• _What you need to do_: Repeat the material exactly, every line of it.

_ _ _ _ _ _ _

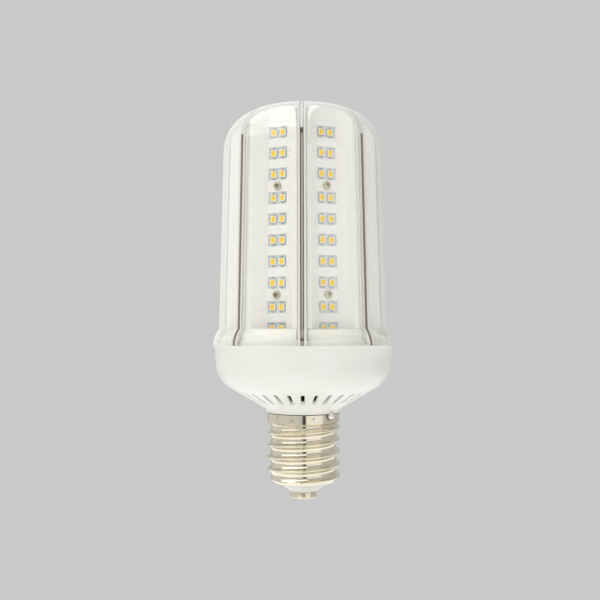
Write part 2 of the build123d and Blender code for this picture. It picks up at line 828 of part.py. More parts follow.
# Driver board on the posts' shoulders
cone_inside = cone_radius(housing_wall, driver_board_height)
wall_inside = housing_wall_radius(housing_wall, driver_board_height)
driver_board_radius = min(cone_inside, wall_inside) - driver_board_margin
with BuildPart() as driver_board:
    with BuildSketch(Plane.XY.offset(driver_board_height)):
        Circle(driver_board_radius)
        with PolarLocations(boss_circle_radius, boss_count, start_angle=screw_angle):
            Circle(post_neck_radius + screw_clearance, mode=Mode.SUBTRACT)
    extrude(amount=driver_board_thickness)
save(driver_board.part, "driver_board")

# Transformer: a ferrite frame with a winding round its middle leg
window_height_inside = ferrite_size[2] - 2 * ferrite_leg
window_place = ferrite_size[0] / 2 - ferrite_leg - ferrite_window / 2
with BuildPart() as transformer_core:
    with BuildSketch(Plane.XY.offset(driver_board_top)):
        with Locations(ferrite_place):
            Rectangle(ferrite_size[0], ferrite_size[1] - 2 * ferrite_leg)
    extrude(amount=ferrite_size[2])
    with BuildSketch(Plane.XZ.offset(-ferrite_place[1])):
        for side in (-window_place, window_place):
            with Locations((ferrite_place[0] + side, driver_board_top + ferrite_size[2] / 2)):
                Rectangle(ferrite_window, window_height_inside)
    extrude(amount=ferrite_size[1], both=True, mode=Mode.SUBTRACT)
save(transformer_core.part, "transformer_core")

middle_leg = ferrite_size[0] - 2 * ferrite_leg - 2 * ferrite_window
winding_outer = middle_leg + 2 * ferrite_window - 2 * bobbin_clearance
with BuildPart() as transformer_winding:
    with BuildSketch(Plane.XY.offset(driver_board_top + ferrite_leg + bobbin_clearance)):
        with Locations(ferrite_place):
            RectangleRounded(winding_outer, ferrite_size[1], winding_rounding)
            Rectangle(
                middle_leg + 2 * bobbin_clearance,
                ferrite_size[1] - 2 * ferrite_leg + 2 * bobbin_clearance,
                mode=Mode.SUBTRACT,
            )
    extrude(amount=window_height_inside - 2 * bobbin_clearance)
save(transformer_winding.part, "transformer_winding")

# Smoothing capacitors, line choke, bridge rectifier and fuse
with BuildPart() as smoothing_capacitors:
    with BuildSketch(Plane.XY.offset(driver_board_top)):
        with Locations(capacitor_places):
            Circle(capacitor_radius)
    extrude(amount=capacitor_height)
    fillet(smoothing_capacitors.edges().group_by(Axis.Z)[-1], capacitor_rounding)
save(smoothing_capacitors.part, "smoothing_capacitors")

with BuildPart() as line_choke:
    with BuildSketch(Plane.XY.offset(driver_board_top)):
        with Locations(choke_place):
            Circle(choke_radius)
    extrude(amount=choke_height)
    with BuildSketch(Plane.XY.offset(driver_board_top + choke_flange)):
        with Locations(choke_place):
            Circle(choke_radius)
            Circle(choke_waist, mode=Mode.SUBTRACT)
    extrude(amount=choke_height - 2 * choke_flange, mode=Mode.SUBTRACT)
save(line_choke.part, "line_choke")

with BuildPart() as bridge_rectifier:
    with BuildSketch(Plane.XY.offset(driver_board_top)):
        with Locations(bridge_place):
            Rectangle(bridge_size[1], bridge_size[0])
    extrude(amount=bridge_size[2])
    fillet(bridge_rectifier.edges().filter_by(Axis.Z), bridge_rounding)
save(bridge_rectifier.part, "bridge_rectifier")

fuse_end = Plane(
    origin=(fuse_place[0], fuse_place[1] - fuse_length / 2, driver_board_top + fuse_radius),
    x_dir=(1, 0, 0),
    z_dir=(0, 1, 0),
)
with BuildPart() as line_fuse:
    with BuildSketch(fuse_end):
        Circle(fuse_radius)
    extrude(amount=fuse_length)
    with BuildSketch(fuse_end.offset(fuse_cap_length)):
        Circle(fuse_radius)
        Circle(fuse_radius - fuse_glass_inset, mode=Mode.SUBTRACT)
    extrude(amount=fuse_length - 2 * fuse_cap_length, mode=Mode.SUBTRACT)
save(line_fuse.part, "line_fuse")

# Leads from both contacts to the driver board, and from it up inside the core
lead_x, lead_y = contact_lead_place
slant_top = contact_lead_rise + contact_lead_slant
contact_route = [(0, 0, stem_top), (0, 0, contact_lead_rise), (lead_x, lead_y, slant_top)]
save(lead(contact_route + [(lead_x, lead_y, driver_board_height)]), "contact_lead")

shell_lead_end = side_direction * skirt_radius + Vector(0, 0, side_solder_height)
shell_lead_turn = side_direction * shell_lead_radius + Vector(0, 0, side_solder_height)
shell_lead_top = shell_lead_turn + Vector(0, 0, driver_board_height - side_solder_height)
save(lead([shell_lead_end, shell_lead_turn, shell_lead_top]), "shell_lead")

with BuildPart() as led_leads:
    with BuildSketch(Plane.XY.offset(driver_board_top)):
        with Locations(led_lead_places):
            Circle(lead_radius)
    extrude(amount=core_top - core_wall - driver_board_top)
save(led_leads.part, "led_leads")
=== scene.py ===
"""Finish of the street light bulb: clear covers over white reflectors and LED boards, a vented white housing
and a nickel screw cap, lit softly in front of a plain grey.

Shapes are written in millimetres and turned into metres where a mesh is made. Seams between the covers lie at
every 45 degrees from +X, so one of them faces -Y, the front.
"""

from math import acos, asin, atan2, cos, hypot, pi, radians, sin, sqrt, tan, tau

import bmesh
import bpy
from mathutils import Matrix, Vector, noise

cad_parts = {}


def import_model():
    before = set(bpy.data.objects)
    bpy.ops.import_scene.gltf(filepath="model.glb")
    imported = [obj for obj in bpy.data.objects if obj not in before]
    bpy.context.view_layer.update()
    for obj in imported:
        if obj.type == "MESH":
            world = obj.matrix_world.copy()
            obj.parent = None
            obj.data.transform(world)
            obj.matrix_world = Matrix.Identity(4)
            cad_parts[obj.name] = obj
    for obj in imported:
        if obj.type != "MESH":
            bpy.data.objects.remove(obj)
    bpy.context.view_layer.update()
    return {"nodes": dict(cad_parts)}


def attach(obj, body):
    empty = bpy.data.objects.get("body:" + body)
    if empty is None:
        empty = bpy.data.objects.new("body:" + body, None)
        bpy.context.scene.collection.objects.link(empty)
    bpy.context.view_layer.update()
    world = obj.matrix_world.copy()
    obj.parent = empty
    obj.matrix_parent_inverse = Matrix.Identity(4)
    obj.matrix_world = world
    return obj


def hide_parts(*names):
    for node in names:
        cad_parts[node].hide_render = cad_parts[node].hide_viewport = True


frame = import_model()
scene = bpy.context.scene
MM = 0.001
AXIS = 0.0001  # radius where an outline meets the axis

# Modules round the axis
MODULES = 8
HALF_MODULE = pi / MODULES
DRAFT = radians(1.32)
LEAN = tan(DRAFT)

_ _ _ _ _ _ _

• _Answer to this problem_:
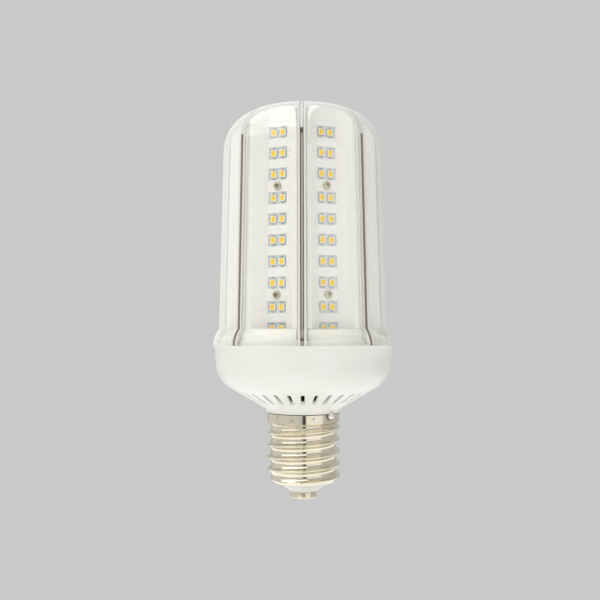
Write part 2 of the build123d and Blender code for this picture. It picks up at line 828 of part.py. More parts follow.
# Driver board on the posts' shoulders
cone_inside = cone_radius(housing_wall, driver_board_height)
wall_inside = housing_wall_radius(housing_wall, driver_board_height)
driver_board_radius = min(cone_inside, wall_inside) - driver_board_margin
with BuildPart() as driver_board:
    with BuildSketch(Plane.XY.offset(driver_board_height)):
        Circle(driver_board_radius)
        with PolarLocations(boss_circle_radius, boss_count, start_angle=screw_angle):
            Circle(post_neck_radius + screw_clearance, mode=Mode.SUBTRACT)
    extrude(amount=driver_board_thickness)
save(driver_board.part, "driver_board")

# Transformer: a ferrite frame with a winding round its middle leg
window_height_inside = ferrite_size[2] - 2 * ferrite_leg
window_place = ferrite_size[0] / 2 - ferrite_leg - ferrite_window / 2
with BuildPart() as transformer_core:
    with BuildSketch(Plane.XY.offset(driver_board_top)):
        with Locations(ferrite_place):
            Rectangle(ferrite_size[0], ferrite_size[1] - 2 * ferrite_leg)
    extrude(amount=ferrite_size[2])
    with BuildSketch(Plane.XZ.offset(-ferrite_place[1])):
        for side in (-window_place, window_place):
            with Locations((ferrite_place[0] + side, driver_board_top + ferrite_size[2] / 2)):
                Rectangle(ferrite_window, window_height_inside)
    extrude(amount=ferrite_size[1], both=True, mode=Mode.SUBTRACT)
save(transformer_core.part, "transformer_core")

middle_leg = ferrite_size[0] - 2 * ferrite_leg - 2 * ferrite_window
winding_outer = middle_leg + 2 * ferrite_window - 2 * bobbin_clearance
with BuildPart() as transformer_winding:
    with BuildSketch(Plane.XY.offset(driver_board_top + ferrite_leg + bobbin_clearance)):
        with Locations(ferrite_place):
            RectangleRounded(winding_outer, ferrite_size[1], winding_rounding)
            Rectangle(
                middle_leg + 2 * bobbin_clearance,
                ferrite_size[1] - 2 * ferrite_leg + 2 * bobbin_clearance,
                mode=Mode.SUBTRACT,
            )
    extrude(amount=window_height_inside - 2 * bobbin_clearance)
save(transformer_winding.part, "transformer_winding")

# Smoothing capacitors, line choke, bridge rectifier and fuse
with BuildPart() as smoothing_capacitors:
    with BuildSketch(Plane.XY.offset(driver_board_top)):
        with Locations(capacitor_places):
            Circle(capacitor_radius)
    extrude(amount=capacitor_height)
    fillet(smoothing_capacitors.edges().group_by(Axis.Z)[-1], capacitor_rounding)
save(smoothing_capacitors.part, "smoothing_capacitors")

with BuildPart() as line_choke:
    with BuildSketch(Plane.XY.offset(driver_board_top)):
        with Locations(choke_place):
            Circle(choke_radius)
    extrude(amount=choke_height)
    with BuildSketch(Plane.XY.offset(driver_board_top + choke_flange)):
        with Locations(choke_place):
            Circle(choke_radius)
            Circle(choke_waist, mode=Mode.SUBTRACT)
    extrude(amount=choke_height - 2 * choke_flange, mode=Mode.SUBTRACT)
save(line_choke.part, "line_choke")

with BuildPart() as bridge_rectifier:
    with BuildSketch(Plane.XY.offset(driver_board_top)):
        with Locations(bridge_place):
            Rectangle(bridge_size[1], bridge_size[0])
    extrude(amount=bridge_size[2])
    fillet(bridge_rectifier.edges().filter_by(Axis.Z), bridge_rounding)
save(bridge_rectifier.part, "bridge_rectifier")

fuse_end = Plane(
    origin=(fuse_place[0], fuse_place[1] - fuse_length / 2, driver_board_top + fuse_radius),
    x_dir=(1, 0, 0),
    z_dir=(0, 1, 0),
)
with BuildPart() as line_fuse:
    with BuildSketch(fuse_end):
        Circle(fuse_radius)
    extrude(amount=fuse_length)
    with BuildSketch(fuse_end.offset(fuse_cap_length)):
        Circle(fuse_radius)
        Circle(fuse_radius - fuse_glass_inset, mode=Mode.SUBTRACT)
    extrude(amount=fuse_length - 2 * fuse_cap_length, mode=Mode.SUBTRACT)
save(line_fuse.part, "line_fuse")

# Leads from both contacts to the driver board, and from it up inside the core
lead_x, lead_y = contact_lead_place
slant_top = contact_lead_rise + contact_lead_slant
contact_route = [(0, 0, stem_top), (0, 0, contact_lead_rise), (lead_x, lead_y, slant_top)]
save(lead(contact_route + [(lead_x, lead_y, driver_board_height)]), "contact_lead")

shell_lead_end = side_direction * skirt_radius + Vector(0, 0, side_solder_height)
shell_lead_turn = side_direction * shell_lead_radius + Vector(0, 0, side_solder_height)
shell_lead_top = shell_lead_turn + Vector(0, 0, driver_board_height - side_solder_height)
save(lead([shell_lead_end, shell_lead_turn, shell_lead_top]), "shell_lead")

with BuildPart() as led_leads:
    with BuildSketch(Plane.XY.offset(driver_board_top)):
        with Locations(led_lead_places):
            Circle(lead_radius)
    extrude(amount=core_top - core_wall - driver_board_top)
save(led_leads.part, "led_leads")
=== scene.py ===
"""Finish of the street light bulb: clear covers over white reflectors and LED boards, a vented white housing
and a nickel screw cap, lit softly in front of a plain grey.

Shapes are written in millimetres and turned into metres where a mesh is made. Seams between the covers lie at
every 45 degrees from +X, so one of them faces -Y, the front.
"""

from math import acos, asin, atan2, cos, hypot, pi, radians, sin, sqrt, tan, tau

import bmesh
import bpy
from mathutils import Matrix, Vector, noise

cad_parts = {}


def import_model():
    before = set(bpy.data.objects)
    bpy.ops.import_scene.gltf(filepath="model.glb")
    imported = [obj for obj in bpy.data.objects if obj not in before]
    bpy.context.view_layer.update()
    for obj in imported:
        if obj.type == "MESH":
            world = obj.matrix_world.copy()
            obj.parent = None
            obj.data.transform(world)
            obj.matrix_world = Matrix.Identity(4)
            cad_parts[obj.name] = obj
    for obj in imported:
        if obj.type != "MESH":
            bpy.data.objects.remove(obj)
    bpy.context.view_layer.update()
    return {"nodes": dict(cad_parts)}


def attach(obj, body):
    empty = bpy.data.objects.get("body:" + body)
    if empty is None:
        empty = bpy.data.objects.new("body:" + body, None)
        bpy.context.scene.collection.objects.link(empty)
    bpy.context.view_layer.update()
    world = obj.matrix_world.copy()
    obj.parent = empty
    obj.matrix_parent_inverse = Matrix.Identity(4)
    obj.matrix_world = world
    return obj


def hide_parts(*names):
    for node in names:
        cad_parts[node].hide_render = cad_parts[node].hide_viewport = True


frame = import_model()
scene = bpy.context.scene
MM = 0.001
AXIS = 0.0001  # radius where an outline meets the axis

# Modules round the axis
MODULES = 8
HALF_MODULE = pi / MODULES
DRAFT = radians(1.32)
LEAN = tan(DRAFT)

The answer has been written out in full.